12. Some critics have objected that it makes no sense to speak of unconscious beliefs since to have a belief one must be aware of its content. This, I think, confuses the dispositional with the manifest sense of “belief.” At the end of chapter 2, I took the position that a belief is an acquired disposition to regard a state of affairs as in fact the case and the statement of it as true. This sort of disposition can exist while remaining unconscious to its possessor either in the sense of not being thought of at a given moment or in the sense of never having been consciously articulated at all.

13. Many well-known discussions of presupposition by philosophers and linguists are not relevant here since they deal with it in the sense of truth conditions instead of belief conditions. For example, B. Russell, “On Denoting,” Mind 15 (1905); P. Strawson, “On Referring,” Mind 59, no. 235 (July 1950), and “Identifying Reference and Truth Values,” Theoria, vol. 20, pt. 2 (1964); G. Lakoff, “Linguistics and Natural Logic,” in Semantics of Natural Language, ed. D. Davidson and G. Harmon (Dordrecht: Riedel, 1972); J. Katz, Semantic Theory (New York: Harper & Row, 1972). The use of “presupposition” in these articles as truth conditions is a technical term that does not correspond to its meaning in ordinary speech, which is why other thinkers have at times designated the ordinary meaning by other terms. Isabel Hungerland, for instance, has proposed “contextual implication” in an article by that title (Inquiry 4 [1960]: 21158). Dierdre Wilson has called the technical meaning “logical presupposition” and the ordinary meaning “non-logical presupposition” (Presuppositions and Non-Truth Conditional Semantics [New York: Academic Press, 1975], 141 ff.). It should be clear that the sense of “presupposition” I am using here is the ordinary or “non-logical” meaning. A more formal statement of the definition of this sense of “presupposition” is as follows:

A person P who holds a belief X may be said to presuppose another belief Y in relation to X, provided that: 


1. X and Y are not identical;

2. in order to believe X , P would have to believe Y on grounds other than X ; and

3. P does not deduce X from Y .

There may, of course, be many possible presuppositions to a particular belief, and they need not be mutually consistent. It should be noticed that although the “have to” in part 2 of the definition has a logical aspect, it is not restrictively logical since its violation does not result in a formal contradiction. To believingly assert X and (believingly) assert Y , where Y is a presupposition of X , makes that set of beliefs what I have called ”self-assumptively incoherent” rather than self-contradictory. The relation is a broadly epistemic one, rather than a narrowly logical one. Strawson has also noticed that more than logical rules alone are involved in this sort of incoherence, though he points it out in a discussion of presuppositions as truth conditions rather than as belief conditions.
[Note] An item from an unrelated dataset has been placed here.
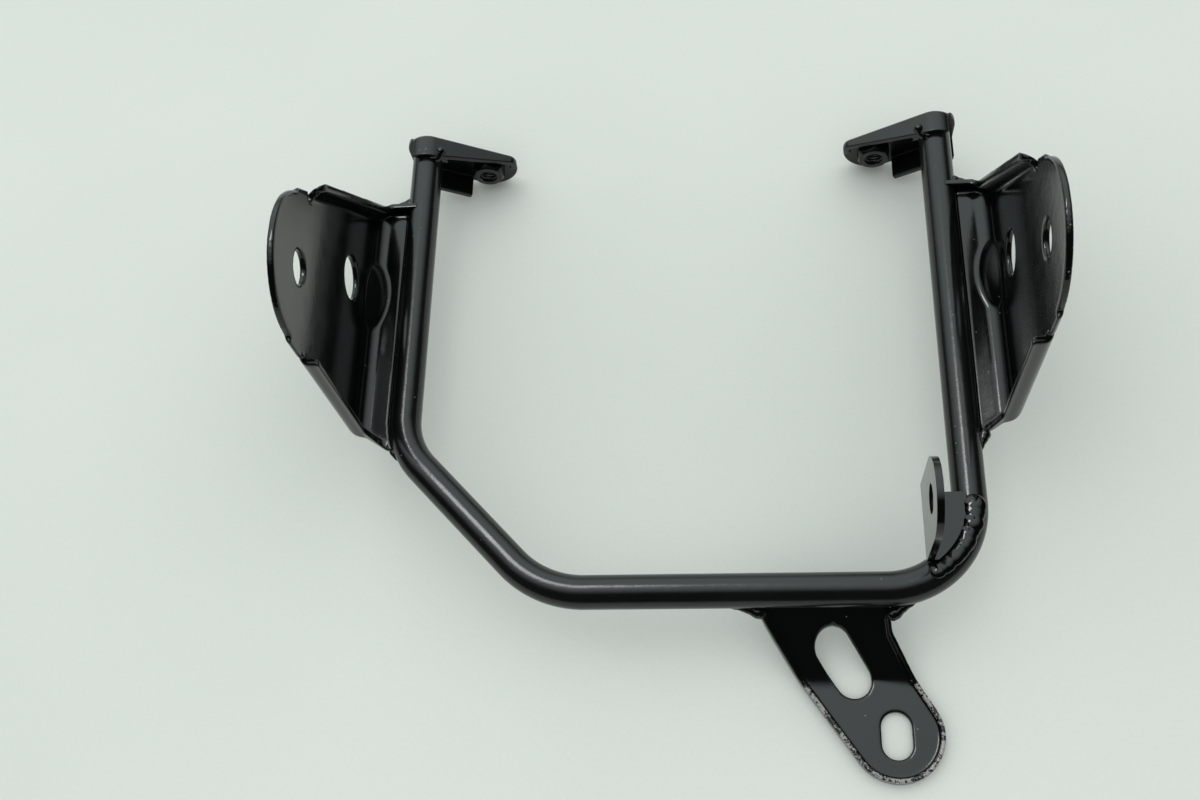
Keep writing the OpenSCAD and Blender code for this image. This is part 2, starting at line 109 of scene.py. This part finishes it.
def mix_colour(tree, factor, a, b):
    node = add(tree, "ShaderNodeMix", data_type="RGBA")
    for socket, value in ((node.inputs[0], factor), (node.inputs[6], a), (node.inputs[7], b)):
        feed(tree, socket, value)
    return node.outputs[2]


def make_peel_group():
    """Fine waves that sprayed coat dries with, as a bumped normal."""
    group, into, out = new_group("coat_waves", [
        ("Vector", "NodeSocketVector", None), ("Scale", "NodeSocketFloat", 900.0),
        ("Depth", "NodeSocketFloat", 0.00002)],
        [("Normal", "NodeSocketVector")])
    fine = noise(group, into.outputs["Vector"], into.outputs["Scale"], 2.0, 0.5)
    wide = noise(group, into.outputs["Vector"], math_node(group, "MULTIPLY", into.outputs["Scale"], 0.22), 1.0, 0.4)
    height = math_node(group, "ADD", fine, math_node(group, "MULTIPLY", wide, 1.6))
    bump = add(group, "ShaderNodeBump")
    bump.inputs["Strength"].default_value = 1.0
    group.links.new(height, bump.inputs["Height"])
    group.links.new(into.outputs["Depth"], bump.inputs["Distance"])
    group.links.new(bump.outputs["Normal"], out.inputs["Normal"])
    return group


def make_tone_group():
    """Slow drift of colour and gloss over the coat."""
    group, into, out = new_group("coat_tone", [
        ("Vector", "NodeSocketVector", None), ("Dark", "NodeSocketColor", None), ("Light", "NodeSocketColor", None),
        ("Gloss", "NodeSocketFloat", 0.3), ("Spread", "NodeSocketFloat", 0.06)],
        [("Color", "NodeSocketColor"), ("Roughness", "NodeSocketFloat")])
    slow = noise(group, into.outputs["Vector"], 35.0, 3.0, 0.55)
    blotch = remap(group, slow, 0.35, 0.65)
    colour = mix_colour(group, blotch, into.outputs["Dark"], into.outputs["Light"])
    streak = noise(group, into.outputs["Vector"], 160.0, 2.0, 0.5)
    offset = math_node(group, "MULTIPLY", math_node(group, "SUBTRACT", streak, 0.5), into.outputs["Spread"])
    rough = math_node(group, "ADD", into.outputs["Gloss"], math_node(group, "MULTIPLY", offset, 2.0), True)
    group.links.new(colour, out.inputs["Color"])
    group.links.new(rough, out.inputs["Roughness"])
    return group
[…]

See his Introduction to Logical Theory (London: Methuen, 1967), 175.

14. Often actions as well as beliefs are spoken of as having presuppositions. This is an elliptical expression which is, strictly speaking, not accurate. People presuppose; their actions may be motivated by what they presuppose.
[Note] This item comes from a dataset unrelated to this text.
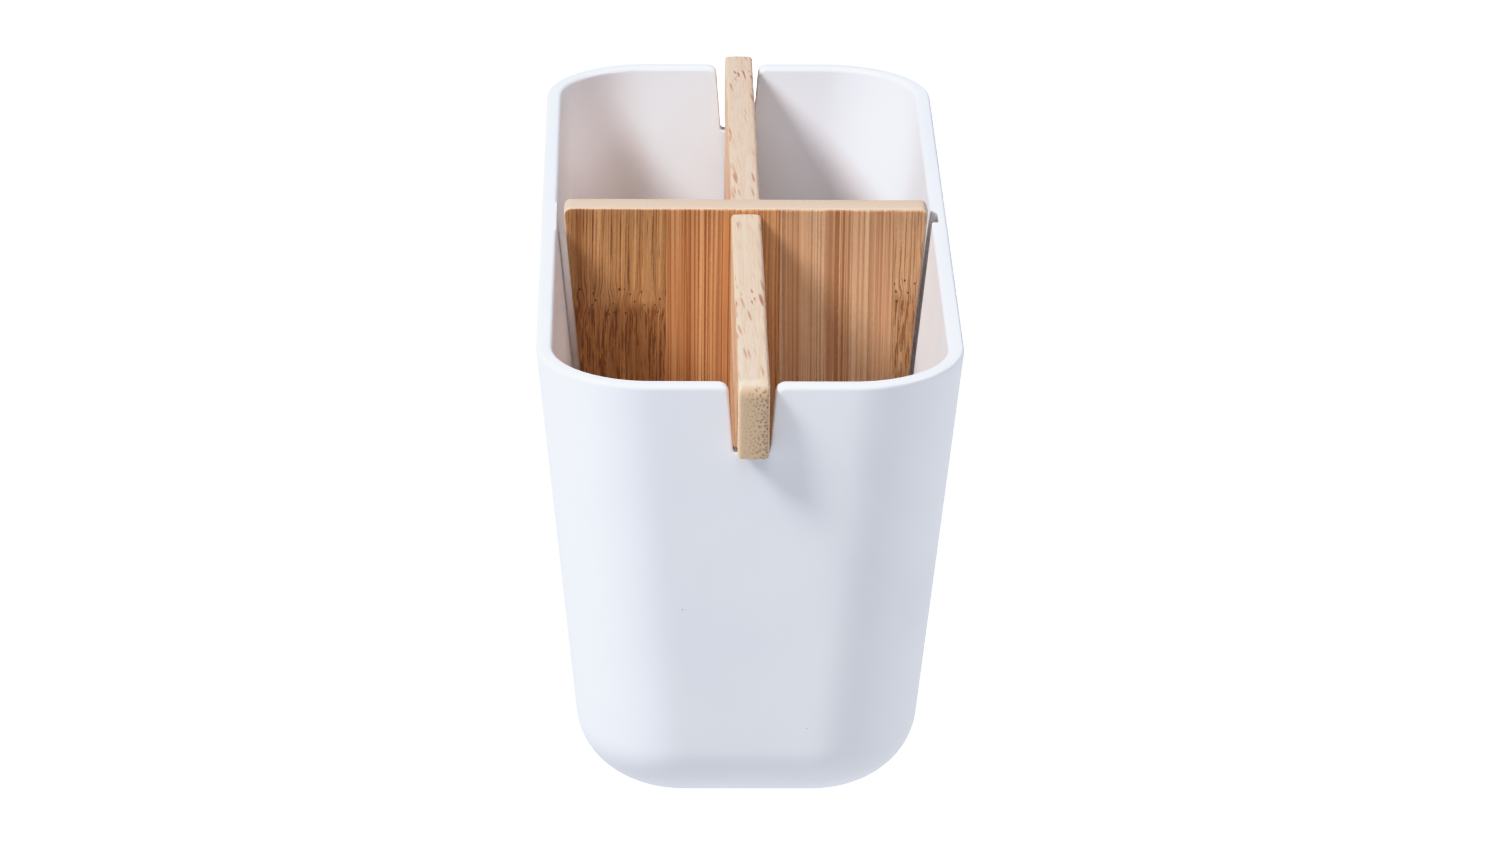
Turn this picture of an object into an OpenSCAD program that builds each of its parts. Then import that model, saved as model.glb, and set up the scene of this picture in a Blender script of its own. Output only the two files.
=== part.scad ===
// Long desk pen holder: one moulded cup and two bamboo dividers that lap over each other.
// Origin: middle of the footprint, on the table. +X across, +Y along the long side, +Z up.

/* [Cup] */
// Outside width of the rim, along X
cup_w = 82; // [80:0.5:90]
// Outside length of the rim, along Y
cup_l = 195; // [180:1:230]
// Height of the rim above the table
cup_h = 92; // [90:1:110]
// Distance that each wall leans in between rim and table
wall_lean = 9; // [7:0.5:10]
// Plan radius of the upright corners at the rim
rim_corner_r = 22; // [20:0.5:26]
// Plan radius of the upright corners at the table
foot_corner_r = 20; // [18:0.5:22]
// Radius of the rounded edge between the walls and the base
base_edge_r = 13.5; // [11:0.5:14]
// Thickness of the walls and the floor
wall_t = 3.2; // [2.8:0.1:3.6]
// Rounding of the rim's outer edge
rim_edge_r = 0.9; // [0.5:0.1:1.2]
// Chamfer of the rim's inner edge
rim_chamfer = 0.6; // [0.3:0.1:0.8]
// Depth of the recess inside the standing ring
foot_recess = 0.8; // [0.4:0.1:1.2]
// Width of the standing ring
foot_ring_w = 5; // [3:0.5:6]

/* [End notches] */
// Height of the notch floor
notch_floor_z = 78; // [74:0.5:82]
// Width of the notch at its floor
notch_floor_w = 6.9; // [6.8:0.1:8]
// Width of the notch at the rim, before its mouth is rounded
notch_top_w = 8.8; // [8.2:0.1:10]
// Rounding of the two mouth corners
notch_mouth_r = 2; // [1:0.25:3]

/* [Side grooves] */
// Width of the guide grooves in the side walls
groove_w = 6.6; // [6.4:0.1:7.5]
// Depth of the groove in the right wall
groove_depth = 1.4; // [0.8:0.1:1.6]
// Depth of the groove in the left wall
shallow_groove_depth = 0.5; // [0.3:0.1:0.8]
// Distance that the left groove stops below the rim
shallow_groove_stop = 2; // [1:0.5:4]
// Height of the lower end of both grooves
groove_foot_z = 20; // [16:1:30]

/* [Dividers] */
// Thickness of both bamboo boards
board_t = 6; // [5.5:0.1:6]
// Height of the lower edges of both boards
board_foot_z = 4.2; // [4:0.1:8]
// Sideways offset of both boards, which is the play that the notches leave
board_x = 0.3; // [0:0.05:0.3]
// Place of the cross divider along the cup
cross_y = -2; // [-10:0.5:10]
// Height where the two half slots meet
lap_z = 48.8; // [40:0.1:56]
// Clearance on each side of a half slot, and between the slots' ends
lap_gap = 0.2; // [0.15:0.05:0.3]
// Radius of the lower corners, which clear the rounded inside of the cup
board_corner_r = 12; // [11:0.5:16]

/* [Cross divider] */
// Height of the cross divider's upper edge
cross_top_z = 94.7; // [93:0.1:98]
// Width of the cross divider at its upper edge
cross_top_w = 73.7; // [72:0.1:74]
// Width of the cross divider at its lower edge
cross_foot_w = 57; // [54:0.1:57.2]
// Radius of its upper corners
cross_corner_r = 1.5; // [0.5:0.25:3]
// Width of the first bamboo strip, at the left end
cross_first_strip_w = 20.8; // [16:0.1:23]
// Width of the full bamboo strips
strip_w = 23; // [20:0.5:24]

/* [Long divider] */
// Height of the long divider's upper edge
long_top_z = 93.5; // [92.5:0.1:94]
// Distance that the ears reach past the rim at both ends
ear_reach = 2.7; // [0:0.1:5]
// Height of the lower edges of the ears
ear_floor_z = 78.3; // [78.2:0.1:82]
// Radius of the ears' upper corners
ear_corner_r = 3; // [1:0.25:4]
// Gap between the board's ends and the end walls
long_end_gap = 1; // [0.6:0.1:2]
// Height of the topmost bamboo strip
long_first_strip_w = 20; // [18:0.5:23]

/* [Hidden] */

$fn = 48;
eps = 0.01;
arc_step = 15;
lean_angle = atan(wall_lean / cup_h);

cup_colour = [0.90, 0.91, 0.94];
strip_light = [0.84, 0.68, 0.47];
strip_dark = [0.78, 0.60, 0.38];

cross_left_x = board_x - cross_top_w / 2;
seam_1_x = cross_left_x + cross_first_strip_w;
seam_2_x = seam_1_x + strip_w;
seam_3_x = seam_2_x + strip_w;
cross_right_x = board_x + cross_top_w / 2;

seam_top_z = long_top_z - long_first_strip_w;
seam_upper_z = seam_top_z - strip_w;
seam_lower_z = seam_upper_z - strip_w;

ear_y = cup_l / 2 + ear_reach;
slot_w = board_t + 2 * lap_gap;

// Half width, half length and corner radius of the outer skin at height z
function half_w(z) = cup_w / 2 - wall_lean * (1 - z / cup_h);
function half_l(z) = cup_l / 2 - wall_lean * (1 - z / cup_h);
function corner_r(z) = foot_corner_r + (rim_corner_r - foot_corner_r) * z / cup_h;

// Points of an arc about (x, y), both ends included
function arc(x, y, r, from, to) =
    [for (i = [0 : 6]) let (a = from + (to - from) * i / 6) [x + r * cos(a), y + r * sin(a)]];

// The points of a right-hand side, followed by their mirror image in reverse
function both_sides(points) =
    concat(points, [for (i = [len(points) - 1 : -1 : 0]) [-points[i][0], points[i][1]]]);

// ---- Cup ----

// A thin slice of the cup's outline at height z, drawn in by inset
module slice(z, inset) {
    r = corner_r(z) - inset;
    x = half_w(z) - inset - r;
    y = half_l(z) - inset - r;
    for (sx = [-1, 1], sy = [-1, 1])
        translate([sx * x, sy * y, z]) cylinder(r = r, h = eps);
}

module outer_body() {
    hull() {
        for (a = [0 : arc_step : 90])
            slice(base_edge_r * (1 - sin(a)), base_edge_r * (1 - cos(a)));
        for (a = [0 : 2 * arc_step : 90])
            slice(cup_h - eps - rim_edge_r * (1 - sin(a)), rim_edge_r * (1 - cos(a)));
    }
}

module cavity() {
    inner_r = base_edge_r - wall_t;
    hull() {
        for (a = [0 : arc_step : 90])
            slice(wall_t + inner_r * (1 - sin(a)), wall_t + inner_r * (1 - cos(a)));
        slice(cup_h + 1, wall_t);
    }
    hull() {
        slice(cup_h - rim_chamfer, wall_t);
        slice(cup_h + rim_chamfer, wall_t - 2 * rim_chamfer);
    }
}

module rounded_rectangle(w, l, r) {
    square([w, l - 2 * r], center = true);
    square([w - 2 * r, l], center = true);
    for (sx = [-1, 1], sy = [-1, 1])
        translate([sx * (w / 2 - r), sy * (l / 2 - r)]) circle(r = r);
}

// Recess that leaves a flat ring to stand on
module base_recess() {
    inset = base_edge_r + foot_ring_w;
    translate([0, 0, -eps]) linear_extrude(foot_recess + eps)
        rounded_rectangle(2 * (half_w(0) - inset), 2 * (half_l(0) - inset), 3);
}

// Open notch that widens upwards and has rounded mouth corners, cut through both end walls
module end_notches() {
    lean = atan((notch_top_w - notch_floor_w) / 2 / (cup_h - notch_floor_z));
    mouth_z = cup_h - notch_mouth_r;
    mouth_x = notch_top_w / 2 + notch_mouth_r;
    right_side = concat(
        [[notch_floor_w / 2, notch_floor_z]],
        arc(mouth_x, mouth_z, notch_mouth_r, 180 - lean, 90),
        [[mouth_x, cup_h + 1]]
    );
    translate([0, cup_l, 0]) rotate([90, 0, 0])
        linear_extrude(2 * cup_l) polygon(both_sides(right_side));
}

// Upright groove that follows the lean of a side wall; side is 1 for the right wall, -1 for the left
module side_groove(side, depth, stop) {
    inner_x = cup_w / 2 - wall_t;
    length = cup_h - groove_foot_z - stop;
    translate([side * inner_x, cross_y, cup_h])
        rotate([0, side * lean_angle, 0])
            translate([-depth, -groove_w / 2, -stop - length])
                cube([2 * depth, groove_w, length + (stop > 0 ? 0 : 1)]);
}

module cup_shell() {
    color(cup_colour) difference() {
        outer_body();
        cavity();
        base_recess();
        end_notches();
        side_groove(1, groove_depth, 0);
        side_groove(-1, shallow_groove_depth, shallow_groove_stop);
    }
}

// ---- Cross divider ----

// Front view: leaning ends, small upper corners, large lower corners, half slot open at the bottom
module cross_outline() {
    lean = atan((cross_top_w - cross_foot_w) / 2 / (cross_top_z - board_foot_z));
    foot_r = board_corner_r;
    top_r = cross_corner_r;
    foot_x = cross_foot_w / 2 + foot_r * tan(lean) - foot_r / cos(lean);
    top_x = cross_top_w / 2 - top_r * tan(lean) - top_r / cos(lean);
    right_side = concat(
        arc(foot_x, board_foot_z + foot_r, foot_r, -90, -lean),
        arc(top_x, cross_top_z - top_r, top_r, -lean, 90)
    );
    difference() {
        polygon(both_sides(right_side));
        translate([-slot_w / 2, 0]) square([slot_w, lap_z + lap_gap]);
    }
}

// The bamboo strip of the cross divider between two glue lines
module cross_strip(from_x, to_x, colour) {
    color(colour) intersection() {
        translate([board_x, cross_y + board_t / 2, 0]) rotate([90, 0, 0])
            linear_extrude(board_t) cross_outline();
        translate([from_x, cross_y - board_t, 0]) cube([to_x - from_x, 2 * board_t, cup_h + 20]);
    }
}

module cross_strip_left() { cross_strip(cross_left_x - 1, seam_1_x, strip_dark); }
module cross_strip_slotted() { cross_strip(seam_1_x, seam_2_x, strip_light); }
module cross_strip_right() { cross_strip(seam_2_x, seam_3_x, strip_light); }
module cross_strip_end() { cross_strip(seam_3_x, cross_right_x + 1, strip_dark); }

// ---- Long divider ----

// Side view: ears that rest in the end notches, ends that follow the walls, half slot open at the top
module long_outline() {
    foot_r = board_corner_r;
    end_y = half_l(board_foot_z) - wall_t - long_end_gap;
    shoulder_y = half_l(ear_floor_z) - wall_t - long_end_gap;
    foot_y = end_y + foot_r * tan(lean_angle) - foot_r / cos(lean_angle);
    ear_r = ear_corner_r;
    right_side = concat(
        arc(foot_y, board_foot_z + foot_r, foot_r, -90, -lean_angle),
        [[shoulder_y, ear_floor_z], [ear_y, ear_floor_z]],
        arc(ear_y - ear_r, long_top_z - ear_r, ear_r, 0, 90)
    );
    difference() {
        polygon(both_sides(right_side));
        translate([cross_y - slot_w / 2, lap_z - lap_gap]) square([slot_w, cup_h]);
    }
}

// The bamboo strip of the long divider between two heights and two places along Y
module long_strip(from_z, to_z, from_y, to_y, colour) {
    color(colour) intersection() {
        translate([board_x - board_t / 2, 0, 0]) rotate([90, 0, 90])
            linear_extrude(board_t) long_outline();
        translate([board_x - board_t, from_y, from_z])
            cube([2 * board_t, to_y - from_y, to_z - from_z]);
    }
}

module long_top_strip_front() { long_strip(seam_top_z, cup_h + 20, -cup_l, cross_y, strip_light); }
module long_top_strip_rear() { long_strip(seam_top_z, cup_h + 20, cross_y, cup_l, strip_light); }
module long_upper_strip_front() { long_strip(seam_upper_z, seam_top_z, -cup_l, cross_y, strip_dark); }
module long_upper_strip_rear() { long_strip(seam_upper_z, seam_top_z, cross_y, cup_l, strip_dark); }
module long_lower_strip() { long_strip(seam_lower_z, seam_upper_z, -cup_l, cup_l, strip_light); }
module long_foot_strip() { long_strip(0, seam_lower_z, -cup_l, cup_l, strip_dark); }

cup_shell();
cross_strip_left();
cross_strip_slotted();
cross_strip_right();
cross_strip_end();
long_top_strip_front();
long_top_strip_rear();
long_upper_strip_front();
long_upper_strip_rear();
long_lower_strip();
long_foot_strip();
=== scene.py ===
"""Looks of the desk pen holder: one moulded shell and two boards glued up from bamboo strips."""

import math
from collections import namedtuple

import bmesh
import bpy
from mathutils import Matrix, Vector


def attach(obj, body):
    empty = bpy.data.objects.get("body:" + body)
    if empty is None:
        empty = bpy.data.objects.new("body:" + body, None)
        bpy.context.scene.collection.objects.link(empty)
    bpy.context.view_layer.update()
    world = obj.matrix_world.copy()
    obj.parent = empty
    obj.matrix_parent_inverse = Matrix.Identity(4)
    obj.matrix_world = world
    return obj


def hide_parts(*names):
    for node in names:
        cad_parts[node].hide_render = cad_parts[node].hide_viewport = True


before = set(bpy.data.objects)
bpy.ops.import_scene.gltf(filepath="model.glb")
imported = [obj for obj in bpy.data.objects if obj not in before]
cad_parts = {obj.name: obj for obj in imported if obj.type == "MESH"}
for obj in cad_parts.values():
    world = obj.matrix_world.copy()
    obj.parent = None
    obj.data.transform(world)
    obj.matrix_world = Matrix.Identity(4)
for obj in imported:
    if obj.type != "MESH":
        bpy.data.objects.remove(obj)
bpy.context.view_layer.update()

MM = 0.001

# ---- Cup, in millimetres ----
# Sizes and places are the CAD source's. Edges are rounded more finely, and the grooves' ends fade out.
CUP_HALF_W = 41.0
CUP_HALF_L = 97.5
CUP_H = 92.0
WALL_LEAN = 9.0
RIM_CORNER_R = 22.0
FOOT_CORNER_R = 20.0
BASE_EDGE_R = 13.5
WALL_T = 3.2
FOOT_RING_W = 5.0
FOOT_RECESS = 0.8
RIM_EDGE_R = 0.9
NOTCH_EDGE_R = 0.45
# Distance of the supporting row of vertices from the edge, and length of the level strip past a mouth
EDGE_SUPPORT = 1.35
PAST_MOUTH = 1.2
# The flat rows beside the base edge's rounding, on the standing ring and on the inner floor, are this far in
FLAT_INSET = 0.6
# The rounded step from the recess to the standing ring: height, and distance inwards from the step
RECESS_STEP = (
    (FOOT_RECESS, 0.5), (FOOT_RECESS - 0.06, 0.2), (FOOT_RECESS - 0.25, 0.0),
    (0.3, 0.0), (0.08, -0.08), (0.0, -0.3),
)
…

15. Nicholas Wolterstorff has coined this expression for the way particular revealed beliefs can regulate theorizing in Reason Within the Bounds of Religion (Grand Rapids, Mich.: Eerdmans, 1976). It is interesting that in this work Wolterstorff starts from what appears to be a roughly scholastic orientation, but significantly amends it in the direction I am advocating here. He says, for example, that theories must not only be consistent with religious beliefs but also “comport” with them (72), and that the control exercised by religious beliefs should be “internal” to the process of theorizing rather than merely serving as external checkpoints (77). But he does not then analyze or define “comport,” or give an account of what internal versus external control would be. I therefore offer the position developed in the succeeding chapters as an exposition of those two concepts.